The Government here might be the only administration on the planet trying to hide the true nature of its financial position not because it is bad but because it is too good.
Typically, governments market themselves on their fiscal achievements provided they’re not Liz Truss and Kwasi Kwarteng (the UK’s former prime minister and chancellor), whose fiscal crash and burn lasted just 49 days last year.
Strong tax receipts tend to mean the economy is performing well while budget surpluses can allow governments to claim they are acting prudently even if the truth is often otherwise.
The notion that the Government here will have at its disposal a cumulative budget surplus of €65 billion over the next four years is problematic, however, when the State suffers from such a chronic deficit in public services and when we’re in the midst of a significant reversal in living standards.
For extra spice, throw in the fact that we’re going into a hotly contested budgetary cycle and, potentially, an election year.
Already the Cabinet seems to be subdividing into a hawkish clique around Department of Finance Ministers Michael McGrath and Paschal Donohoe, and one led by tax-cutting man of the cash-strapped middle Taoiseach Leo Varadkar.
At the centre of this political and economic matrix is the golden goose of the Irish economy: corporation tax.
Despite repeated warnings that it is volatile, fed almost exclusively by 10 large firms and likely to fly away on a whim, it keeps laying diamond-encrusted Fabergé eggs.
The Department of Finance keeps lowballing its predictions for corporate tax, either because it is trying to manage expectations or because it genuinely can’t see under the bonnet of these companies and keeps getting surprised on the upside.
Last year receipts from the business tax jumped by an unprecedented 45 per cent to €22.6 billion, placing it ahead of VAT as the State’s second-largest revenue source. The total was three times the €6.9 billion collected as recently as 2015.
The department is forecasting that revenue will grow by a further 7 per cent this year to €24.3 billion.
Have two guesses what’s actually going to happen. The first indication that the department’s prediction will undershoot again is already out there but nobody seems to have noticed.
Perhaps this is understandable as it is packed away in the Central Statistic Office’s latest industrial production numbers, not something that would typically hold people’s attentions.

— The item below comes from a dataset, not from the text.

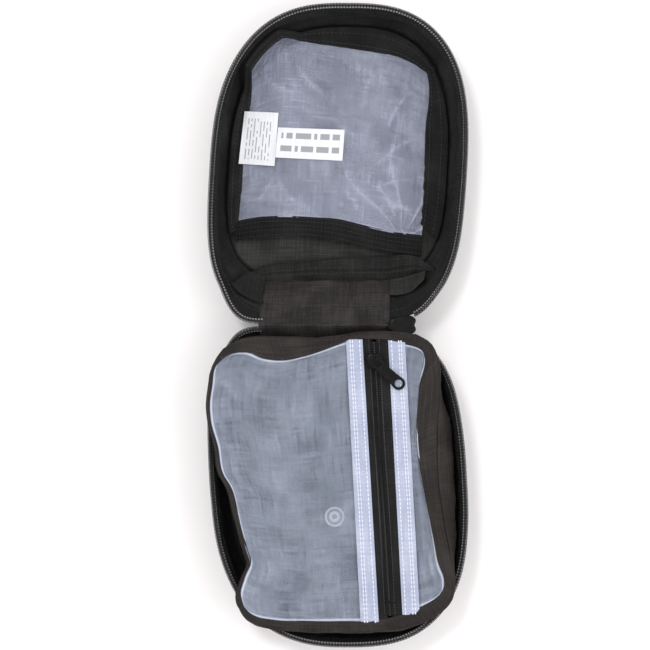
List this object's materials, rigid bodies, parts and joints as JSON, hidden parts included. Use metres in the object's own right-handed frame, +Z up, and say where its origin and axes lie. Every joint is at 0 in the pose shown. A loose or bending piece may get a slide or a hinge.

The figures, published earlier this month, show production in the State’s manufacturing industries increased by a whopping 70.7 per cent in April this year.
According to insiders, the jump relates to contract manufacturing by Irish-based entities. Contract manufacturing is where a company outsources production to a third party typically based abroad.
According to the same sources, the increase was driven almost entirely by Apple manufacturing iPhones in China.
There’s a straight read-through from contract manufacturing to corporation tax here as the profit generated from the sale of these phones is channelled directly through Apple Operations International, the Irish-based holding company for nearly all of Apple’s non-US subsidiary companies. A substantial portion will therefore land in Irish tax coffers.
The same sources say the department’s €24.3 billion projection for corporation tax this year will undershoot by at least €2 billion as a result, pushing up the Government’s projected surplus in 2023 and adding to the €65 billion projected surplus over the next four years.
Just three firms accounted for a third of all corporate tax receipts between 2017 and 2021, according to a recent report by the Irish Fiscal Advisory Council, suggesting the business tax base here is even more concentrated than we thought.
While the three firms are not named, we know the first name on the list is Apple, probably followed by Microsoft, probably followed by Pfizer, Intel or Google.
The main driver of the surge in receipts last year was Apple. According to the Companies Registration Office, Apple Operations International reported a significant increase in income last year while deductions for capital allowances did not keep pace, meaning the company’s tax liability here shot up.
At the National Economic Dialogue event last week in Dublin Castle, there was much talk about the need to spend strategically and not blow our newfound tax wealth, potentially overheating the economy in the process, even from NGOs (non-governmental organisations) that would normally be haranguing the Government for not spending enough.
Does this reflect a more economically savvy electorate, one that smells a rat when governments promise more services, tax cuts and fiscal probity all at once, something we had repeatedly in the lead-up to the financial crisis of 2008.
The Department of Finance estimates that up to €12 billion of corporate tax receipts are windfall – in other words divorced from the underlying performance of the Irish economy. The ideal scenario would be to stash these receipts in a sovereign wealth fund – they would build up quickly based on current projections – and to use the returns to address pressing social issues such as housing. This would give us a permanent source of wealth rather than one that might not be here in 10 years.